Under the previous regulation, the net book value of real estate holdings of savings finance companies could not exceed 50% of their shareholders’ equity. The recent amendment has reduced this threshold to 25%.

Furthermore, the Regulation stipulates that savings finance companies may acquire real estate only under the following two circumstances:

• For the purpose of conducting core business activities (e.g., service buildings),

• Properties acquired as a result of receivables.

All other forms of real estate acquisition have been explicitly prohibited.

Strengthening of the Reserve Fund and Clarification of Participation Finance Principles

With the amendments, the reserve fund ratio within the savings fund pool has been increased to enhance companies’ liquidity security, while an emphasis on compliance with participation finance principles has been introduced regarding investment instruments.

Previously, savings finance companies were required to allocate at least 3% of the total savings fund pool as a reserve fund.
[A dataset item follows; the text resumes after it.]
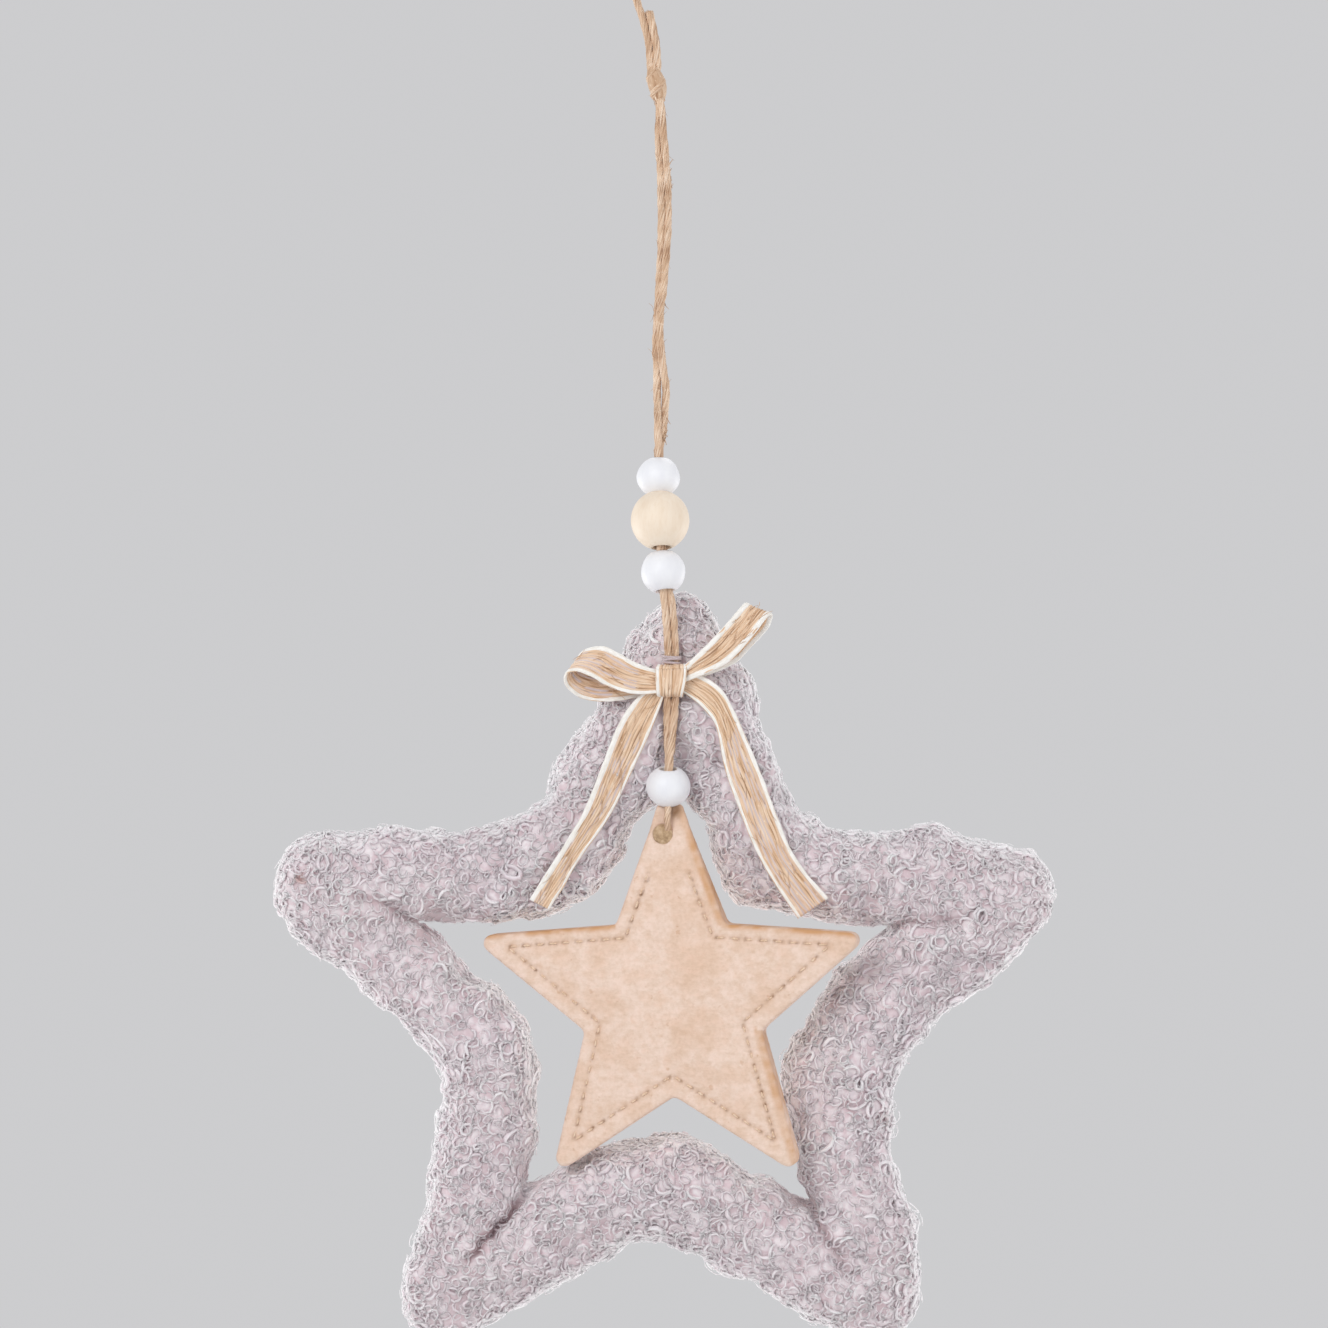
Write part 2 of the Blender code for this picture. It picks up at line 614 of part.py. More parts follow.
def leather_star(collection, cutters, material, twine):
    data = bpy.data.curves.new("leather_star", "CURVE")
    data.dimensions = "2D"
    data.fill_mode = "BOTH"
    data.extrude = LEATHER_THICKNESS / 2
    spline = data.splines.new("POLY")
    outline = leather_outline()
    spline.points.add(len(outline) - 1)
    for i, point in enumerate(outline):
        spline.points[i].co = (point.x, point.y, 0.0, 1.0)
    spline.use_cyclic_u = True
    flat = add_object("leather_star", data, collection)
    flat.matrix_world = Matrix.Rotation(math.pi / 2, 4, "X")
    bpy.context.view_layer.update()
    star = made_mesh(flat)
    rounding = star.modifiers.new("Edge", "BEVEL")
    rounding.width = LEATHER_EDGE_ROUNDING
    rounding.segments = 2
    rounding.limit_method = "ANGLE"
    rounding.angle_limit = math.radians(60.0)
    star = made_mesh(star)
    star.data.materials.append(material)
    for vert in star.data.vertices:
        vert.co.y *= neck_half_thickness(vert.co.z) / (LEATHER_THICKNESS / 2)
    smooth_shading(star.data)
    place = leather_place(twine)
    star.matrix_world = place
    drill = bpy.data.meshes.new("eyelet_drill")
    shape = bmesh.new()
    across = Matrix.Rotation(math.pi / 2, 4, "X")
    bmesh.ops.create_cone(shape, cap_ends=True, segments=16, radius1=EYELET_DIAMETER / 2,
                          radius2=EYELET_DIAMETER / 2, depth=3 * LEATHER_THICKNESS, matrix=across)
    shape.to_mesh(drill)
    shape.free()
    cutter = mark_cutter(add_object("eyelet_drill", drill, cutters))
    cutter.matrix_world = place @ Matrix.Translation((EYELET_SHIFT, 0.0, EYELET_REACH))
    combine(star, cutter, "DIFFERENCE")
    return star


def twine_eye(collection, material, twine):
    # The two strands part below the lowest bead and meet through the star's eyelet
    place = leather_place(twine)
    mouth = place.inverted() @ twine.at(bead_foot_drop())
    strand = EYE_STRAND_DIAMETER / 2
    in_bore = TWINE_DIAMETER / 2 - strand
    beside_neck = neck_half_thickness(TOP_TIP_CUT) + SEAT_GAP + strand
    swing = neck_half_thickness(EYELET_REACH) + SEAT_GAP + strand
    side = [(in_bore, EYE_START), (in_bore, EYE_START / 2), ((in_bore + beside_neck) / 2, 0.0),
            (beside_neck, -EYE_SPREAD_DROP)]
    front = [Vector((mouth.x, -out, mouth.z + up)) for out, up in side]
    back = [Vector((mouth.x, out, mouth.z + up)) for out, up in reversed(side)]
    bend = []
    for i in range(EYE_BEND_STEPS + 1):
        angle = math.pi * i / EYE_BEND_STEPS
        height = EYELET_REACH - EYE_SAG + EYE_BEND_HEIGHT * (1 - math.sin(angle))
        bend.append(Vector((EYELET_SHIFT + EYE_SHIFT, -swing * math.cos(angle), height)))
    curve = smooth_curve(front + bend + back, 3)
    points = [place @ p for p in even_points(curve, EYE_STEP)]
    return tube_curve("twine_eye", points, EYE_STRAND_DIAMETER, TUBE_RESOLUTION, collection, material)


def plain_tube(name, route, diameter, step, collection, material):
    points = even_points(smooth_curve([front_point(*p) for p in route], 10), step)
    return tube_curve(name, points, diameter, TUBE_RESOLUTION, collection, material)


def all_beads(collection, white, bare, twine):
    top_drop = NATURAL_BEAD_DROP - (NATURAL_BEAD_HEIGHT + WHITE_BEAD_HEIGHT) / 2 - 2 * SEAT_GAP
    size = (WHITE_BEAD_DIAMETER, WHITE_BEAD_HEIGHT)
    bead("bead_white_top", *size, top_drop, twine, collection, white)
    bead("bead_natural", NATURAL_BEAD_DIAMETER, NATURAL_BEAD_HEIGHT, NATURAL_BEAD_DROP, twine,
         collection, bare)
    bead("bead_white_middle", *size, middle_bead_drop(), twine, collection, white)
    bead("bead_white_lower", *size, lower_bead_drop(), twine, collection, white, LOWER_BEAD_FLARE)


def all_twine(collection, material, twine):
    top = UPPER_KNOT_DROP + UPPER_KNOT_HEIGHT / 2 + SEAT_GAP
    foot = bead_foot_drop() - EYE_START - TWINE_END_GAP
    points = twine.stretch(top, foot)
    tube_curve("twine_main", points, TWINE_DIAMETER, TUBE_RESOLUTION, collection, material)
    twine_knot("upper_knot", UPPER_KNOT_DIAMETER, UPPER_KNOT_HEIGHT,
               twine.frame_at(UPPER_KNOT_DROP), collection, material)
    plain_tube("twine_tail", TAIL_ROUTE, STRAND_DIAMETER, STRAND_STEP, collection, material)
    plain_tube("twine_hanger", HANGER_ROUTE, STRAND_DIAMETER, STRAND_STEP, collection, material)
    knot_place = Matrix.Translation((LOOP_KNOT_X, 0.0, -LOOP_KNOT_DROP))
    twine_knot("loop_knot", LOOP_KNOT_DIAMETER, LOOP_KNOT_HEIGHT, knot_place, collection, material)
    plain_tube("twine_loop", LOOP_ROUTE, STRAND_DIAMETER, LOOP_STEP, collection, material)
    twine_eye(collection, material, twine)


def build():
    clear_scene()
    parts = new_collection("Hanging star decoration")
    cutters = new_collection("Cutters")
    fleece = new_material("Fleece", (0.60, 0.56, 0.60), 0.95)
    leather = new_material("Leather", (0.80, 0.62, 0.46), 0.7)
    white_wood = new_material("White painted wood", (0.88, 0.88, 0.90), 0.5)
    bare_wood = new_material("Bare wood", (0.86, 0.74, 0.58), 0.6)
    jute = new_material("Jute", (0.70, 0.52, 0.34), 0.9)
    ribbon = new_material("Jute ribbon", (0.76, 0.60, 0.44), 0.9)
    thread = new_material("Thread", (0.46, 0.38, 0.40), 0.9)
    twine = Twine()

    fleece_star(parts, cutters, fleece, twine)
    leather_star(parts, cutters, leather, twine)
    all_beads(parts, white_wood, bare_wood, twine)
    all_twine(parts, jute, twine)
    thread_tie(parts, cutters, thread, twine)
    ribbon_bow(parts, cutters, ribbon, twine)


build()
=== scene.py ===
import math
import random

import bmesh
import bpy
from mathutils import Matrix, Vector, noise
from mathutils.bvhtree import BVHTree


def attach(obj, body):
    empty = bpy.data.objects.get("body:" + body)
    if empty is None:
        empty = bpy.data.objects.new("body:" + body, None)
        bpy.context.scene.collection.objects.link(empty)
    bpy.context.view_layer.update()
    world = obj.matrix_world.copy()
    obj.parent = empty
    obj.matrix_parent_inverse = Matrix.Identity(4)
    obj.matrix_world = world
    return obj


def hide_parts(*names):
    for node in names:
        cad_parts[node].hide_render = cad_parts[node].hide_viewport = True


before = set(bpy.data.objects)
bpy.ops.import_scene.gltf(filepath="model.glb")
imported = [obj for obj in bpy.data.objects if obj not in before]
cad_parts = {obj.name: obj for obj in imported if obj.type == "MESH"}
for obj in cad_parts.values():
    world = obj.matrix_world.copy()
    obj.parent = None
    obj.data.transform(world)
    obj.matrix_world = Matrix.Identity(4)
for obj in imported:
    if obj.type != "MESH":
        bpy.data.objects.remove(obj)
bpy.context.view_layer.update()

# Hanging star decoration: curly fleece star ring, stitched leather star, jute twine with
# wooden beads and a ribbon bow. Metres, seen from the front along +Y.
scene = bpy.context.scene
scene.view_settings.view_transform = "Standard"
mm = 0.001

cameraPlace = {"across": 0.00245, "height": -0.21407, "distance": 1.10, "seenWidth": 0.3621}


def addCamera():
    data = bpy.data.cameras.new("camera")
    data.lens = data.sensor_width * cameraPlace["distance"] / cameraPlace["seenWidth"]
    camera = bpy.data.objects.new("camera", data)
    camera.location = (cameraPlace["across"], -cameraPlace["distance"], cameraPlace["height"])
    camera.rotation_euler = (math.radians(90), 0, 0)
    scene.collection.objects.link(camera)
    scene.camera = camera


addCamera()
print("camera placed")


# Materials


def screen(red, green, blue):
    # a colour as a screen shows it, 0 to 255, made linear
    return tuple(((c / 255 + 0.055) / 1.055) ** 2.4 for c in (red, green, blue)) + (1.0,)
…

The Board was authorized to reduce this ratio down to 1% or increase it up to 6%.

Under the current Regulation, the reserve fund ratio has been raised to 5%. It is further stipulated that the Board may now reduce this ratio to as low as 3% or increase it up to 10%.

Introduction of New Staffing Requirement and Real Estate Compliance Period

With the addition of temporary articles to the Regulation, transition periods have been defined to ensure compliance with the new provisions.

Within this scope:

• The appointment of a deputy general manager with at least a bachelor’s degree and a minimum of 5 years’ experience in treasury operations to manage the savings fund pool must be made within three months from the effective date of the Regulation.

• Pursuant to Article 24, Paragraph 4 of the Regulation, the acquisition of real estate by companies that is unrelated to core activities or not arising from receivables was prohibited. While this prohibition applies to new acquisitions, any real estate currently held in violation of this rule must be disposed of within a maximum period of two years.

Effective Date

The Regulation will come into effect on 30.05.2025, the date of its publication.